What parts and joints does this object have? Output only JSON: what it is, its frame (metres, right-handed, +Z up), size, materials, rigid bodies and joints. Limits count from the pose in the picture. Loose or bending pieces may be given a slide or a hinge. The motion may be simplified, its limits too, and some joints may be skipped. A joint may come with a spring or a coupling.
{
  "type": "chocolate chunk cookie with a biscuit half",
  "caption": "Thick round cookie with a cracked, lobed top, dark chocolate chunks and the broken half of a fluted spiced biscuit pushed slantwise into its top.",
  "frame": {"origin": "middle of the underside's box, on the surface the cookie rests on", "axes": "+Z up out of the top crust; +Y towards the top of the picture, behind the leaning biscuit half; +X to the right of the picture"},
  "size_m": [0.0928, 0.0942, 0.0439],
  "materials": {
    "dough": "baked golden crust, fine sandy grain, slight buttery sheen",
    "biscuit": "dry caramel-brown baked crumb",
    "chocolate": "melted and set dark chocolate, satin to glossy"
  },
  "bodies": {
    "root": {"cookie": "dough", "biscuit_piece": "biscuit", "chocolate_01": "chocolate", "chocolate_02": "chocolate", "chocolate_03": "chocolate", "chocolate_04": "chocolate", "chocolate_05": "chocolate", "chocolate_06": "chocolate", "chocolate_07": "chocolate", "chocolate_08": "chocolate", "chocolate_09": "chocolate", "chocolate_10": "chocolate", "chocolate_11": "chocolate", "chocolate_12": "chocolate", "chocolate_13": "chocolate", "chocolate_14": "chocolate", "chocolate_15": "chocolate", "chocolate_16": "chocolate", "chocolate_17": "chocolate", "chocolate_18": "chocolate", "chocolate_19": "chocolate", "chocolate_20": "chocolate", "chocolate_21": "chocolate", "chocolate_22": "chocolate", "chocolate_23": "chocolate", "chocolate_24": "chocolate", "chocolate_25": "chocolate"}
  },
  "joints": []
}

****************************************

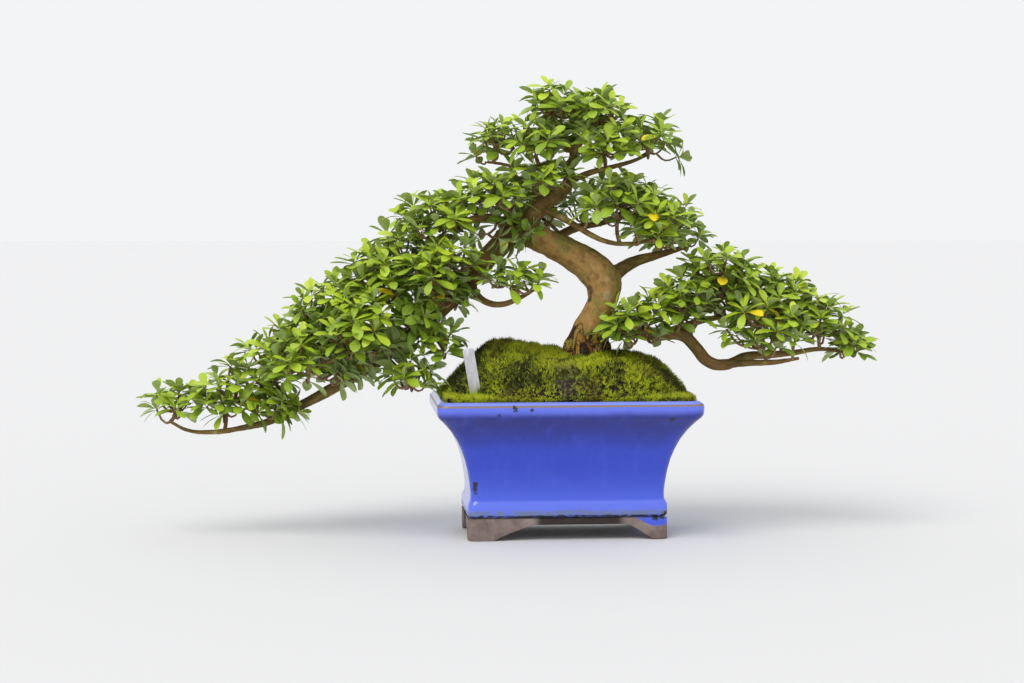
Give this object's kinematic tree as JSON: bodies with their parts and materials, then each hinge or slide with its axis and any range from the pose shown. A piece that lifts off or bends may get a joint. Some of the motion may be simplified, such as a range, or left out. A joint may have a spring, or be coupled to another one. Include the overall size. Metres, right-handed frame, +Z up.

****************************************

## Short problem:
Lines containing the word "bodies" are to be tallied; report only the total.

## Result:
3